Tax-filing season is here again – the Canada Revenue Agency started accepting 2021 income tax returns on February 21, and most Canadians have to file their return and pay any balance owing by April 30.
Financially savvy Canadians are always looking for ways to reduce their tax bill. Whether it’s with tax credits and deductions, or effective financial tips and strategies, there are many things individuals can do to manage their tax burden.
Here’s a look at five ways you might be able to follow to bring down your tax bill this filing season.
Claim home office expenses, even if you’re a salaried employee
Self-employed Canadians who work from home offices have long been able to deduct a portion of their expenses for utilities, services, and other costs. Since the COVID-19 pandemic forced millions more Canadians to work from their homes, the CRA has broadened the eligibility for home office deductions. Anyone who worked at home more than 50 per cent of the time for at least four consecutive weeks in 2021 can claim $2 for each day worked at home in the year, up to a maximum of $500.
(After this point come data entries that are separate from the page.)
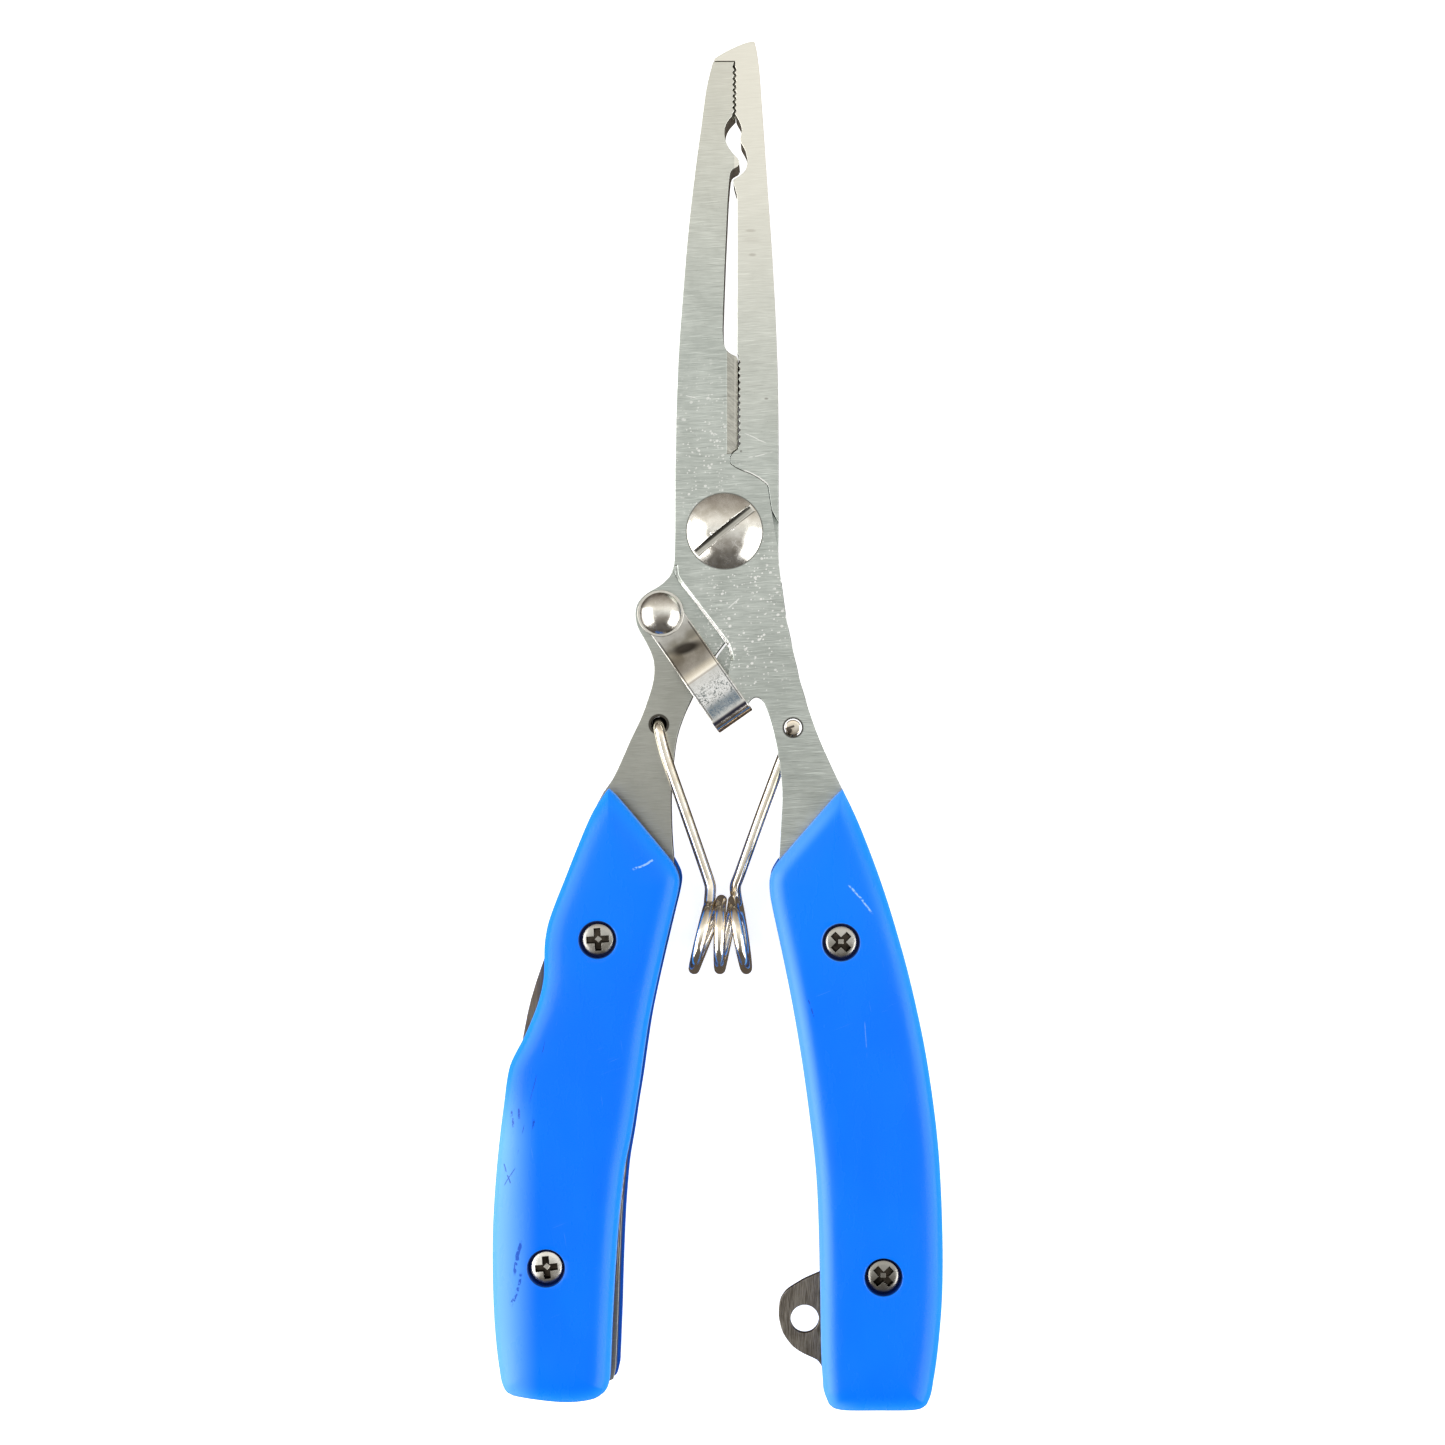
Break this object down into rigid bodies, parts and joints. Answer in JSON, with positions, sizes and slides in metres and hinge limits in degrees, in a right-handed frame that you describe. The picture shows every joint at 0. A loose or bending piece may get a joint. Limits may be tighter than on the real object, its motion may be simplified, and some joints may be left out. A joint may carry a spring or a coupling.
{
  "type": "fishing pliers",
  "caption": "Needle-nose fishing pliers with a line cutter, swing latch, wire return spring, lanyard ear and a folding knife in one grip.",
  "frame": {"origin": "bottom centre of the whole tool lying on the backs of its grips", "axes": "+Y towards the jaw tips, +Z out of the front face with the latch and the pivot screw, +X towards the grip with the lanyard ear"},
  "size_m": [0.0706, 0.2154, 0.014],
  "materials": {
    "lever_steel": "brushed across the levers",
    "plate_steel": "brushed, slightly brown",
    "blade_steel": "dark satin",
    "polished_steel": "polished",
    "nickel_plate": "nickel plated",
    "spring_wire": "drawn wire, nickel plated",
    "bronze": "plain",
    "blue_grip": "glossy moulded blue"
  },
  "bodies": {
    "front_lever": {"jaw_lever_front": "lever_steel", "pivot_screw": "nickel_plate", "pivot_washer": "nickel_plate", "pivot_nut": "nickel_plate", "right_front_scale": "blue_grip", "right_rear_scale": "blue_grip", "lanyard_plate": "plate_steel", "right_upper_screw": "nickel_plate", "right_lower_screw": "nickel_plate", "right_upper_nut": "nickel_plate", "right_lower_nut": "nickel_plate"},
    "rear_lever": {"jaw_lever_rear": "lever_steel", "left_front_scale": "blue_grip", "left_rear_scale": "blue_grip", "knife_liner": "plate_steel", "knife_spacer": "plate_steel", "knife_stop_pin": "nickel_plate", "knife_washers": "bronze", "latch_rivet": "nickel_plate", "latch_washer": "nickel_plate", "left_upper_screw": "nickel_plate", "left_lower_screw": "nickel_plate", "left_upper_nut": "nickel_plate", "left_lower_nut": "nickel_plate"},
    "latch_strip": {"latch": "polished_steel"},
    "knife": {"knife_blade": "blade_steel"},
    "spring_left": {"spring_left_half": "spring_wire"},
    "spring_right": {"spring_right_half": "spring_wire"}
  },
  "joints": [
    {"name": "jaw_pivot", "type": "hinge", "parent": "front_lever", "child": "rear_lever", "pos_m": [0.0011, 0.0305, 0.007], "axis": [0, 0, -1], "range_deg": [0, 20], "stiffness_Nm_per_rad": 1, "springref_deg": 34.38},
    {"name": "latch_swing", "type": "hinge", "parent": "rear_lever", "child": "latch_strip", "pos_m": [-0.0091, 0.0176, 0.0085], "axis": [0, 0, -1], "range_deg": [0, 15]},
    {"name": "knife_fold", "type": "hinge", "parent": "rear_lever", "child": "knife", "pos_m": [-0.0265, -0.0846, 0.0081], "axis": [0, 0, 1], "range_deg": [0, 180]},
    {"name": "spring_hook", "type": "hinge", "parent": "rear_lever", "child": "spring_left", "pos_m": [-0.00945, 0, 0.007], "axis": [0, 0, 1], "range_deg": [0, 20.5], "deforming": ["spring_left_half"]},
    {"name": "spring_coil", "type": "hinge", "parent": "spring_left", "child": "spring_right", "pos_m": [0.0007, -0.0334, 0.007], "axis": [0, 0, -1], "range_deg": [0, 19], "deforming": ["spring_right_half"]}
  ],
  "couplings": [
    {"joint": "spring_hook", "follows": "jaw_pivot", "ratio": 0.9825},
    {"joint": "spring_coil", "follows": "jaw_pivot", "ratio": 0.9225}
  ]
}
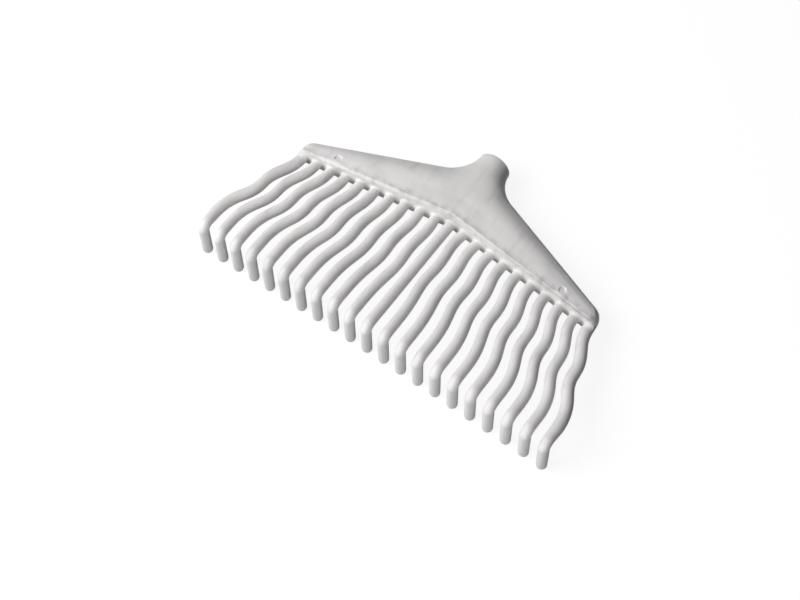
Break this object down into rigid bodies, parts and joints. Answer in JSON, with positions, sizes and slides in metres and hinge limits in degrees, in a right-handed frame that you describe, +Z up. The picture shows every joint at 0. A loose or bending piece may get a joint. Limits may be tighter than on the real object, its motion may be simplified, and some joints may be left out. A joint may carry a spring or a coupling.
{
  "type": "leaf rake head",
  "caption": "Moulded leaf rake head: swept body with a handle socket and a row of wavy bent tines.",
  "frame": {"origin": "centre of the bounding box in plan, on the ground the head lies on", "axes": "+Z up, +Y towards the handle, +X across the row of tines; the head lies on its tine tips and the lip of its socket"},
  "size_m": [0.4142, 0.2385, 0.0507],
  "materials": {
    "moulding": "silver-grey moulded plastic with a satin sheen"
  },
  "bodies": {
    "root": {"rake_head": "moulding"}
  },
  "joints": []
}
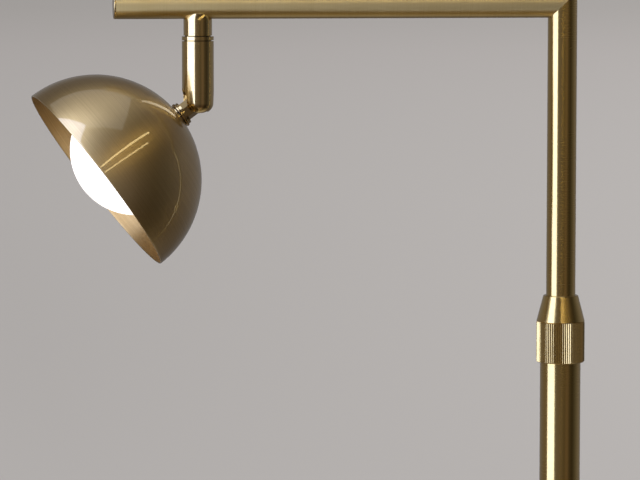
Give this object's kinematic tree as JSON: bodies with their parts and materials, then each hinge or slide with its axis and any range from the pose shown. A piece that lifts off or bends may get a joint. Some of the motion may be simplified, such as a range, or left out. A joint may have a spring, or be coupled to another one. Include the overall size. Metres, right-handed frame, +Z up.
{
  "type": "adjustable arm floor lamp",
  "caption": "Brass floor lamp: telescoping pole with a knurled clamp, a mitred arm and a half-sphere shade on a ball swivel around an opal glass.",
  "frame": {"origin": "where the pole's axis meets the floor", "axes": "+Z up the pole, -X along the arm at rest, +Y square to the arm; the head rests turned 6.3 degrees about +Z from the arm, towards -Y"},
  "size_m": [0.4616, 0.27, 1.259],
  "materials": {
    "spun_brass": "circular satin brush, clear lacquer",
    "tube_brass": "fine lengthwise satin brush, clear lacquer",
    "turned_brass": "turned and satin brushed, clear lacquer",
    "knurled_brass": "straight knurl with a turned cone",
    "polished_brass": "turned and polished, clear lacquer",
    "contact_brass": "bright stamped strip",
    "cast_iron": "rough casting, dark dip coat",
    "zinc_steel": "zinc plated",
    "spring_steel": "blued spring steel",
    "felt": "pressed wool felt",
    "black_plastic": "moulded, fine texture",
    "nylon": "turned natural nylon",
    "rubber": "moulded",
    "ceramic": "glazed",
    "lamp_glass": "frosted capsule",
    "opal_glass": "blown opal, satin outside, lit from within"
  },
  "bodies": {
    "stand": {"base_cover": "spun_brass", "base_weight": "cast_iron", "base_pad": "felt", "base_washer": "zinc_steel", "base_nut": "zinc_steel", "base_nipple": "zinc_steel", "pole_foot": "turned_brass", "cord_gland": "black_plastic", "lower_pole": "tube_brass", "clamp_sleeve": "turned_brass"},
    "bush": {"guide_bush": "nylon"},
    "mast": {"upper_pole": "tube_brass", "arm_tube": "tube_brass", "arm_end_cap": "turned_brass", "pole_plug": "black_plastic", "bush_clip": "spring_steel", "swivel_stub": "polished_brass", "swivel_bolt": "zinc_steel", "wave_washer": "spring_steel"},
    "collet": {"clamp_ring": "nylon"},
    "nut": {"clamp_nut": "knurled_brass"},
    "swivel": {"swivel_cap": "polished_brass", "swivel_body": "polished_brass", "plunger": "nylon", "disc_springs": "spring_steel"},
    "head": {"head_stem": "polished_brass", "stem_nut": "polished_brass", "crown_disc": "polished_brass", "crown_gasket": "rubber", "crown_washer": "turned_brass", "shade": "spun_brass", "glass_carrier": "turned_brass", "inner_nut": "zinc_steel", "holder_bracket": "zinc_steel", "bracket_screws": "zinc_steel", "holder_screws": "zinc_steel", "lampholder": "ceramic", "holder_contacts": "contact_brass", "lamp_capsule": "lamp_glass", "lamp_pins": "zinc_steel", "glass_globe": "opal_glass"}
  },
  "joints": [
    {"name": "pole_slide", "type": "slide", "parent": "stand", "child": "bush", "axis": [0, 0, 1], "range_m": [-0.165, 0.245]},
    {"name": "pole_swing", "type": "hinge", "parent": "bush", "child": "mast", "pos_m": [0, 0, 1.25], "axis": [0, 0, 1], "range_deg": [-165, 165]},
    {"name": "nut_turn", "type": "hinge", "parent": "collet", "child": "nut", "pos_m": [0, 0, 1.035], "axis": [0, 0, 1], "range_deg": [0, 366]},
    {"name": "collet_lift", "type": "slide", "parent": "stand", "child": "collet", "axis": [0, 0, 1], "range_m": [0, 0.001]},
    {"name": "head_pan", "type": "hinge", "parent": "mast", "child": "swivel", "pos_m": [-0.224, 0, 1.1909], "axis": [0, 0, 1], "range_deg": [-165, 165]},
    {"name": "head_tilt", "type": "hinge", "parent": "swivel", "child": "head", "pos_m": [-0.224, 0, 1.1909], "axis": [-0.1097, 0.994, 0], "range_deg": [-53.5, 25]}
  ],
  "couplings": [
    {"joint": "nut_turn", "follows": "collet_lift", "rad_per_m": 6283.2}
  ]
}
Claim any applicable benefits, including the Canada Workers Benefit
This year, the income threshold to qualify for the Canada Workers Benefit has increased by nearly a third, to just over $32,000. Additionally, the federal government has also increased the qualifying threshold for combined household income and added a new ‘secondary earner exemption.’ As a result, many more low-income taxpayers will be eligible for support through this benefit, which provides up to $1,395 for individuals and $2,403 for families.
Borrow to invest
Unlike car loans or credit card debt, interest on money borrowed for the purpose of investing is tax deductible, making it easier to grow your long-term wealth even if you don’t have a ton of extra cash to invest. Give your nest-egg a boost by borrowing, and get a tax break on the loan interest too. One important caveat, of course, is making sure the money is invested wisely, because you’ll have to repay the loan even if the value of the investment declines.
Save on taxes now with an RRSP contribution, save on taxes later with a TFSA contribution
When you contribute to a tax-free savings account (TFSA), the income your investments earn is sheltered from taxes. You can withdraw any amount at any time, and there’ll never be a penny in tax owing.
Conversely, when you contribute to a registered retirement savings plan (RRSP), your taxable income for the year is reduced by an amount equal to the value of your contribution, lessening your immediate tax burden and, in some cases, allowing taxpayers to reduce their income enough to qualify for a lower marginal tax rate.
However, it’s important to remember that RRSP contributions and the income they generate are taxed when the money is withdrawn in retirement. Still, for most people, the tax rate they pay in retirement is less than it was in their higher-earning working years.
Make a charitable donation
Federal, provincial, and territorial governments all offer tax credits on money donated to charitable organizations, but giving cash isn’t the only way to generate a tax break through gifts and donations. It’s also possible to gift publicly-traded securities and their accrued capital gains to a registered charity or foundation. Doing so not only entitles the giver to a tax receipt for market value of the security, but also removes the obligation to pay tax on the capital gain.